To be done: Look through the material below and copy exactly the lines from the line with "both = list(SIDES.values())" to the line with "obj.parent = None", those two lines included.
** Start of Data for this exercise **
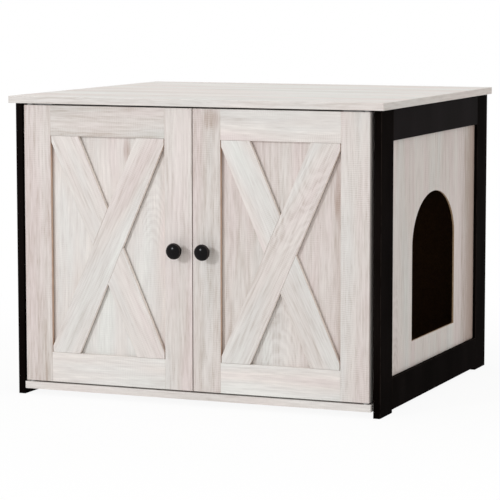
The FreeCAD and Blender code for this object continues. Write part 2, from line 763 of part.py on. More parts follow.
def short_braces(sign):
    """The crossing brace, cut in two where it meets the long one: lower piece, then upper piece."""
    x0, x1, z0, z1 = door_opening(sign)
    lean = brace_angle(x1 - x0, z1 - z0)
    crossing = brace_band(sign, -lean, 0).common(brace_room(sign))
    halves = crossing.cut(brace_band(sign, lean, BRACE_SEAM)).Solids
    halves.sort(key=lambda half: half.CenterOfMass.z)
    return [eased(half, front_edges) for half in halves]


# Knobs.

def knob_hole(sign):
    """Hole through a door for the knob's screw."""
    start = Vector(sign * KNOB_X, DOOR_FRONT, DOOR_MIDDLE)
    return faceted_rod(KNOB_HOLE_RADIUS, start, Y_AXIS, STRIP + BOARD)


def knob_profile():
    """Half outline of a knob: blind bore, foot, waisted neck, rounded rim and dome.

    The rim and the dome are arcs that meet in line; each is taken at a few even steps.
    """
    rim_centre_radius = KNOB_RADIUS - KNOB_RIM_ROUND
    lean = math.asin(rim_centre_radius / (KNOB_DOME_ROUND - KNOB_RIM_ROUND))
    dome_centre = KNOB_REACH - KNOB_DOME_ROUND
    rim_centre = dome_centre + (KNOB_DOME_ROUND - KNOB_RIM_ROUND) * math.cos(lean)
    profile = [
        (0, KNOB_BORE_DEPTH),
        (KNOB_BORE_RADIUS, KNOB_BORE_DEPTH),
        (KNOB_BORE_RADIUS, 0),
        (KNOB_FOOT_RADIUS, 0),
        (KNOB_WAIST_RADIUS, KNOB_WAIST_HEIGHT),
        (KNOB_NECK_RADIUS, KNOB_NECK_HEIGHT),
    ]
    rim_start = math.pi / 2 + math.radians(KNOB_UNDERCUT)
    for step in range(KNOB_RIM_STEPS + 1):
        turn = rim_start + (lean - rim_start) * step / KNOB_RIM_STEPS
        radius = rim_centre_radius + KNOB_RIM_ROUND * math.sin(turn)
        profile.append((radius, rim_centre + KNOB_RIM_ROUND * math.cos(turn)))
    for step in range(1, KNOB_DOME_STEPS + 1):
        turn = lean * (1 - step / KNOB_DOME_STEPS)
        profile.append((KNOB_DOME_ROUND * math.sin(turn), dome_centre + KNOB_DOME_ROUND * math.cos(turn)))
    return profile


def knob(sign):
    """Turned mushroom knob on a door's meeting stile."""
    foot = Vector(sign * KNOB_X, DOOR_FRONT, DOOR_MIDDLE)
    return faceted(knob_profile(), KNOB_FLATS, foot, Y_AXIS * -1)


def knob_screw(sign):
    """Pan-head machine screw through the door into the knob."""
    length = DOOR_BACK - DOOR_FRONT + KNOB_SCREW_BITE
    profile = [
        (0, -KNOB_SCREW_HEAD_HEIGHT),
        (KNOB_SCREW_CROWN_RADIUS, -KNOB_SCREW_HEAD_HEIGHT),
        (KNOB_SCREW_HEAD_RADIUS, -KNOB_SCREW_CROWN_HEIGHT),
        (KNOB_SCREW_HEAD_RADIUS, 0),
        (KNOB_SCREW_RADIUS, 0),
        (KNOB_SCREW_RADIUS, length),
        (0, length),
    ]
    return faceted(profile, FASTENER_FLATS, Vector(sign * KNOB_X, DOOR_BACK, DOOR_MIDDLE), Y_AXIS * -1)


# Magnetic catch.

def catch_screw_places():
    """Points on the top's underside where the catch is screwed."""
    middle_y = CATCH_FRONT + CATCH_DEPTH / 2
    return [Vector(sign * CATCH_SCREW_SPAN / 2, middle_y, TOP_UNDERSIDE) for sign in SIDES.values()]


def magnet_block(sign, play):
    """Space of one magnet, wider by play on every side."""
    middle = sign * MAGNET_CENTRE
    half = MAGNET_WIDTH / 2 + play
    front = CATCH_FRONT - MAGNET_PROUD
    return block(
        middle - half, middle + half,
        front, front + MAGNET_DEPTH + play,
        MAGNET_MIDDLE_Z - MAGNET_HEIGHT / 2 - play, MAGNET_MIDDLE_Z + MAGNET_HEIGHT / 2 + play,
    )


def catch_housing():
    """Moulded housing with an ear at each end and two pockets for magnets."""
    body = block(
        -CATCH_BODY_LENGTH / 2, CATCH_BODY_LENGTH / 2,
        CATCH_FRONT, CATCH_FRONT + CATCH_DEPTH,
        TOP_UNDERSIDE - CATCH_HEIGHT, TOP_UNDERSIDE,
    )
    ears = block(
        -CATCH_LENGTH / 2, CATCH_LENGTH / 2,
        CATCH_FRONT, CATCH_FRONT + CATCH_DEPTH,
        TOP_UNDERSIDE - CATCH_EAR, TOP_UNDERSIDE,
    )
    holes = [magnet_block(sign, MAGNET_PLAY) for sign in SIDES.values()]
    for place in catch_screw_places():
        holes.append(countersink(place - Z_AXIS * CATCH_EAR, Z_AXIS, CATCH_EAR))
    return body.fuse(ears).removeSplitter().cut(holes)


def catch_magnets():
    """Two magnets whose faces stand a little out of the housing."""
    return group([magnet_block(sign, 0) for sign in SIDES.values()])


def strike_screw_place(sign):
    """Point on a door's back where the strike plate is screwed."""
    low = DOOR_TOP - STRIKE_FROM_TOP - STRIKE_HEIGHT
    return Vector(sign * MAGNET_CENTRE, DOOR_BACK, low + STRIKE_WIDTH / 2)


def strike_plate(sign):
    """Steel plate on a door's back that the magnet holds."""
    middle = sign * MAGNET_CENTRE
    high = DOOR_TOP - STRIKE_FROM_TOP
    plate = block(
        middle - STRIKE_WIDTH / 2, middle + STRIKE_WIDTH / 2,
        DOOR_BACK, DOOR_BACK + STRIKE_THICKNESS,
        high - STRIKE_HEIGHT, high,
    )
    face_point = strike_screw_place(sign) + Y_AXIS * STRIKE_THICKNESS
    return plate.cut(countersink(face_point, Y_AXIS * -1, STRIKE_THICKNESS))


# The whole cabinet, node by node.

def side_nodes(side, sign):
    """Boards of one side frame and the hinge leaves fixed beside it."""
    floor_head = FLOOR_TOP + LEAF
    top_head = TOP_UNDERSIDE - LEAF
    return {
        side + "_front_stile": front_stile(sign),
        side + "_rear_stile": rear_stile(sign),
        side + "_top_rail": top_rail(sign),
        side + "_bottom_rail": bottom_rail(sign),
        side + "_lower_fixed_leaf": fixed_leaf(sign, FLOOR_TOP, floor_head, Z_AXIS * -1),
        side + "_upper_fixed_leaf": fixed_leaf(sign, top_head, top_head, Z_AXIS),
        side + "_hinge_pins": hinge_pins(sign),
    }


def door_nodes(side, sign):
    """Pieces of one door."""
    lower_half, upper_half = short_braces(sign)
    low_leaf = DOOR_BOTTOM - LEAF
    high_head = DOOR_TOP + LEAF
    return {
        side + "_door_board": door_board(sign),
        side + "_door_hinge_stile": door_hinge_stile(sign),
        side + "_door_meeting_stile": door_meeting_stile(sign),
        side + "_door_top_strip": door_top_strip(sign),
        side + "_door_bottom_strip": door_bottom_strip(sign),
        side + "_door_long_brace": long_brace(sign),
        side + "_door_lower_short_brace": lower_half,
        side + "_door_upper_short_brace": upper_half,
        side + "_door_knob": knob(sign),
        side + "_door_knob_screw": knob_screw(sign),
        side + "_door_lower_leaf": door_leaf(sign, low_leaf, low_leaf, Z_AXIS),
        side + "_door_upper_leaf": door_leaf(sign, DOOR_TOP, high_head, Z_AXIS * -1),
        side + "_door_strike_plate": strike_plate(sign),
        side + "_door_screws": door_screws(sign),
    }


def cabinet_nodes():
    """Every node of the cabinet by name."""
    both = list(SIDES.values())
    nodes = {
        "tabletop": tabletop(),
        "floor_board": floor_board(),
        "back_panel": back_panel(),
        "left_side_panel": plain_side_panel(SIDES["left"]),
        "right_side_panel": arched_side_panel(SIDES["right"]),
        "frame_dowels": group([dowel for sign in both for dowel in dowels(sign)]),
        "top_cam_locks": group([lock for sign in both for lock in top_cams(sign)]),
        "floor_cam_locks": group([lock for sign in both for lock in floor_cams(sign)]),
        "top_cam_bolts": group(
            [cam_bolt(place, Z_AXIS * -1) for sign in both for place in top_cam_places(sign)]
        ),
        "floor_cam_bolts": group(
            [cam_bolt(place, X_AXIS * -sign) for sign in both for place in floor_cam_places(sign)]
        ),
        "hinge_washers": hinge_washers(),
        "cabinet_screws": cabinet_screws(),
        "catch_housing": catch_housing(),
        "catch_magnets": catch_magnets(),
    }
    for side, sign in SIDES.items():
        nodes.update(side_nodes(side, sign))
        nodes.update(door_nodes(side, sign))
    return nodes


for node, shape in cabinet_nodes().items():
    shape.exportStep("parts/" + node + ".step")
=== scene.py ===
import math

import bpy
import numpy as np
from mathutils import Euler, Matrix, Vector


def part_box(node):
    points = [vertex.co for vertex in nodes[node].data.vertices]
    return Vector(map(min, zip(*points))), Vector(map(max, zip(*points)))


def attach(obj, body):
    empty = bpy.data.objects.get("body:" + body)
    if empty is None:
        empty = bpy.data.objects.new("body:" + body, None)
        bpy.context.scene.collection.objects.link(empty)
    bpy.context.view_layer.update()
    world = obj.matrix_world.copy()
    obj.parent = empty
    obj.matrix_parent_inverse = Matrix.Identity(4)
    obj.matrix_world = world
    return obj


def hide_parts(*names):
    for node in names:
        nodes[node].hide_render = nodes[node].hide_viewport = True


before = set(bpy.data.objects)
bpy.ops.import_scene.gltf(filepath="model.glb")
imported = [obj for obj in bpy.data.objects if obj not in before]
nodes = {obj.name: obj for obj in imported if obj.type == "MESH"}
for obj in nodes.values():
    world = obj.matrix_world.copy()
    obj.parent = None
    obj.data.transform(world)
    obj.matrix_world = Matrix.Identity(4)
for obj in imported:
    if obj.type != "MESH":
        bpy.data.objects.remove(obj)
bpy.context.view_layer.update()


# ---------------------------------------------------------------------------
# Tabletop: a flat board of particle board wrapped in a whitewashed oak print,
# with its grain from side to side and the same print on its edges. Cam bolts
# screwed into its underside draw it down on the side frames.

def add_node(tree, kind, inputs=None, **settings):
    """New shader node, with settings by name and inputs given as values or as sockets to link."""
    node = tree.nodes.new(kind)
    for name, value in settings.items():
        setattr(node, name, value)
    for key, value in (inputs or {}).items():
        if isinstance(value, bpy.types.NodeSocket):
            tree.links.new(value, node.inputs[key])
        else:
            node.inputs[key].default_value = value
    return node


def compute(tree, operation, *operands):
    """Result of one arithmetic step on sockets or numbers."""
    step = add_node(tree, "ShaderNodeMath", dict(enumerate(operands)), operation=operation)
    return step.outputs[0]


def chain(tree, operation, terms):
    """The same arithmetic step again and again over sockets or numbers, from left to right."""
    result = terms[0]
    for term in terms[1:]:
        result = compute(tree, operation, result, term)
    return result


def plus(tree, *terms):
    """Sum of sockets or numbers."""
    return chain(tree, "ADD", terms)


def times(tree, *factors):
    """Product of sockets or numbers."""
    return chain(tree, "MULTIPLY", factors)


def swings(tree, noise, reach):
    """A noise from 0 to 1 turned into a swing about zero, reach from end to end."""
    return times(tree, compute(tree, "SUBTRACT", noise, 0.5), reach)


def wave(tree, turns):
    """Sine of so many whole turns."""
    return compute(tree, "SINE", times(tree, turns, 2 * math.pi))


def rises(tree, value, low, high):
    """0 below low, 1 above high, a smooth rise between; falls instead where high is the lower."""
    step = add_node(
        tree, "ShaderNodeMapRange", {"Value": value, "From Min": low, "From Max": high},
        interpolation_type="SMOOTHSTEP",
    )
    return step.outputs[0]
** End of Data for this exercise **
** Start of Data for this exercise **
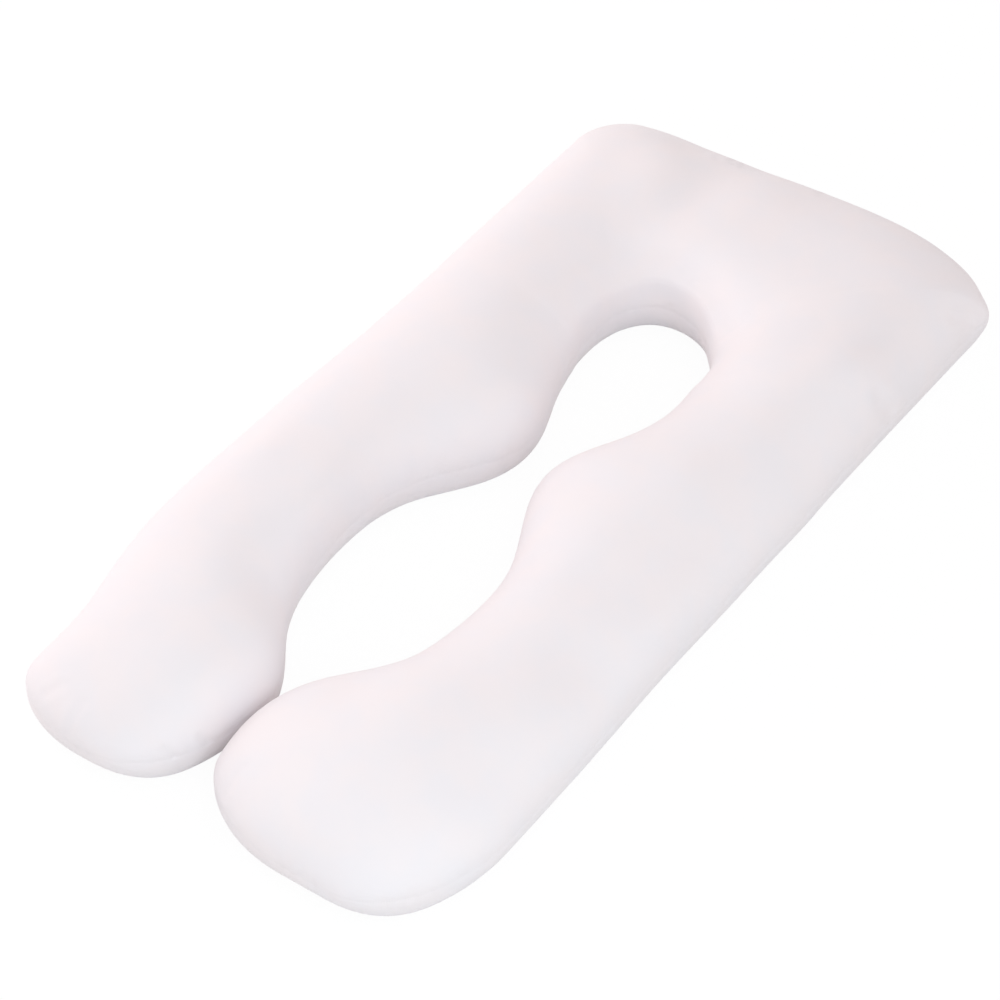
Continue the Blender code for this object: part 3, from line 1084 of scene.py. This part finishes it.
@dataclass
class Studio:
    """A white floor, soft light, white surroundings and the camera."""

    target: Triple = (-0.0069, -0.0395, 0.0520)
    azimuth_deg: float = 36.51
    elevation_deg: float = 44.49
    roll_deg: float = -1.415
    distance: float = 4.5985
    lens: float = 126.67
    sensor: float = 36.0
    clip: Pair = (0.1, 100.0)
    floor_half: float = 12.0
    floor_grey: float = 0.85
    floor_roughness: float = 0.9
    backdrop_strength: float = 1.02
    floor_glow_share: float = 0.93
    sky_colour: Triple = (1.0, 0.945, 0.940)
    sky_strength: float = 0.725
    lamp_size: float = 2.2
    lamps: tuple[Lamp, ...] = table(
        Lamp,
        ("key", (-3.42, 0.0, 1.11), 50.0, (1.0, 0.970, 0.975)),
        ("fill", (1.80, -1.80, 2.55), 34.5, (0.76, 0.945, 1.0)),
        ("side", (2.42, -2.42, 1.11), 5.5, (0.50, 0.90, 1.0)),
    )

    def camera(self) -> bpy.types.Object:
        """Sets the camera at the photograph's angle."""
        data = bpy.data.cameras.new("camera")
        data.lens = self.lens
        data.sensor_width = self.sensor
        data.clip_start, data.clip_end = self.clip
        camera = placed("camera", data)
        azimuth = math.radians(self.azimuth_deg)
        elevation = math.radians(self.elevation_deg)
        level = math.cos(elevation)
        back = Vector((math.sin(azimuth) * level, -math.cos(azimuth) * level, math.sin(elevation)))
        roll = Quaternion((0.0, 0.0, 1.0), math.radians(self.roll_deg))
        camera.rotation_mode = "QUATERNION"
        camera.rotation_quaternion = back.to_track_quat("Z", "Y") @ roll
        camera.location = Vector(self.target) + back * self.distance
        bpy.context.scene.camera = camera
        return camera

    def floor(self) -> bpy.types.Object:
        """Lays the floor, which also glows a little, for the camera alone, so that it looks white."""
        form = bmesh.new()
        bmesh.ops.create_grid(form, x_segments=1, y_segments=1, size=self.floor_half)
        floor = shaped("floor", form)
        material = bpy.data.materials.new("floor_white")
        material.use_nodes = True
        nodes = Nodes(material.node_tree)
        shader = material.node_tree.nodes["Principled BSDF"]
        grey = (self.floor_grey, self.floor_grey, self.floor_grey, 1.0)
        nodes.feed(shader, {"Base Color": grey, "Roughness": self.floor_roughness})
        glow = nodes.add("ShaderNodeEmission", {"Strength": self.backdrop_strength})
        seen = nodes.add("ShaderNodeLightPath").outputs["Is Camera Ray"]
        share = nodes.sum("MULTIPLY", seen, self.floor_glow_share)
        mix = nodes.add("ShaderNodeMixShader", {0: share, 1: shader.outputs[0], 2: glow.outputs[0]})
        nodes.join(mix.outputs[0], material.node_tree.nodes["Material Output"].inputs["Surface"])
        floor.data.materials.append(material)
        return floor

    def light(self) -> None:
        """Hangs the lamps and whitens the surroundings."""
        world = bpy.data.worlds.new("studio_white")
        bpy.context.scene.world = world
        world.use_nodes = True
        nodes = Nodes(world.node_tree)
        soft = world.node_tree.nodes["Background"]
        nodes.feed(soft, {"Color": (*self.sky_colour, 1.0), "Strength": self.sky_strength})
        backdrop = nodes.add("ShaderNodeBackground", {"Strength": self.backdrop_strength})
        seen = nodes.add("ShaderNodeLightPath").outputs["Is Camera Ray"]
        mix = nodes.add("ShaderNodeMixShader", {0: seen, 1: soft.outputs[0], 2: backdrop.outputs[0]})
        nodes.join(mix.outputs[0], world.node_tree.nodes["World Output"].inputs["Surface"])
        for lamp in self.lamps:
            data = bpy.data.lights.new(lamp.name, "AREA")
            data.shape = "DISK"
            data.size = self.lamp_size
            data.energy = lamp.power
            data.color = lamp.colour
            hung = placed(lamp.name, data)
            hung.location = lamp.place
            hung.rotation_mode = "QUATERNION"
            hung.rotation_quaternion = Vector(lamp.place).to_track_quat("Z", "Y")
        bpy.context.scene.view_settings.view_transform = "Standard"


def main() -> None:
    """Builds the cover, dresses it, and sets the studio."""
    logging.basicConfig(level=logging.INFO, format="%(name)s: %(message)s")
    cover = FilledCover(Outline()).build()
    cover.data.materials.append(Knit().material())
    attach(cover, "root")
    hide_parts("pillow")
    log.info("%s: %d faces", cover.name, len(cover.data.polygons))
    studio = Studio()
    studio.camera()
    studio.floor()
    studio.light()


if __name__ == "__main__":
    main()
** End of Data for this exercise **
Task response:
    both = list(SIDES.values())
    nodes = {
        "tabletop": tabletop(),
        "floor_board": floor_board(),
        "back_panel": back_panel(),
        "left_side_panel": plain_side_panel(SIDES["left"]),
        "right_side_panel": arched_side_panel(SIDES["right"]),
        "frame_dowels": group([dowel for sign in both for dowel in dowels(sign)]),
        "top_cam_locks": group([lock for sign in both for lock in top_cams(sign)]),
        "floor_cam_locks": group([lock for sign in both for lock in floor_cams(sign)]),
        "top_cam_bolts": group(
            [cam_bolt(place, Z_AXIS * -1) for sign in both for place in top_cam_places(sign)]
        ),
        "floor_cam_bolts": group(
            [cam_bolt(place, X_AXIS * -sign) for sign in both for place in floor_cam_places(sign)]
        ),
        "hinge_washers": hinge_washers(),
        "cabinet_screws": cabinet_screws(),
        "catch_housing": catch_housing(),
        "catch_magnets": catch_magnets(),
    }
    for side, sign in SIDES.items():
        nodes.update(side_nodes(side, sign))
        nodes.update(door_nodes(side, sign))
    return nodes


for node, shape in cabinet_nodes().items():
    shape.exportStep("parts/" + node + ".step")
=== scene.py ===
import math

import bpy
import numpy as np
from mathutils import Euler, Matrix, Vector


def part_box(node):
    points = [vertex.co for vertex in nodes[node].data.vertices]
    return Vector(map(min, zip(*points))), Vector(map(max, zip(*points)))


def attach(obj, body):
    empty = bpy.data.objects.get("body:" + body)
    if empty is None:
        empty = bpy.data.objects.new("body:" + body, None)
        bpy.context.scene.collection.objects.link(empty)
    bpy.context.view_layer.update()
    world = obj.matrix_world.copy()
    obj.parent = empty
    obj.matrix_parent_inverse = Matrix.Identity(4)
    obj.matrix_world = world
    return obj


def hide_parts(*names):
    for node in names:
        nodes[node].hide_render = nodes[node].hide_viewport = True


before = set(bpy.data.objects)
bpy.ops.import_scene.gltf(filepath="model.glb")
imported = [obj for obj in bpy.data.objects if obj not in before]
nodes = {obj.name: obj for obj in imported if obj.type == "MESH"}
for obj in nodes.values():
    world = obj.matrix_world.copy()
    obj.parent = None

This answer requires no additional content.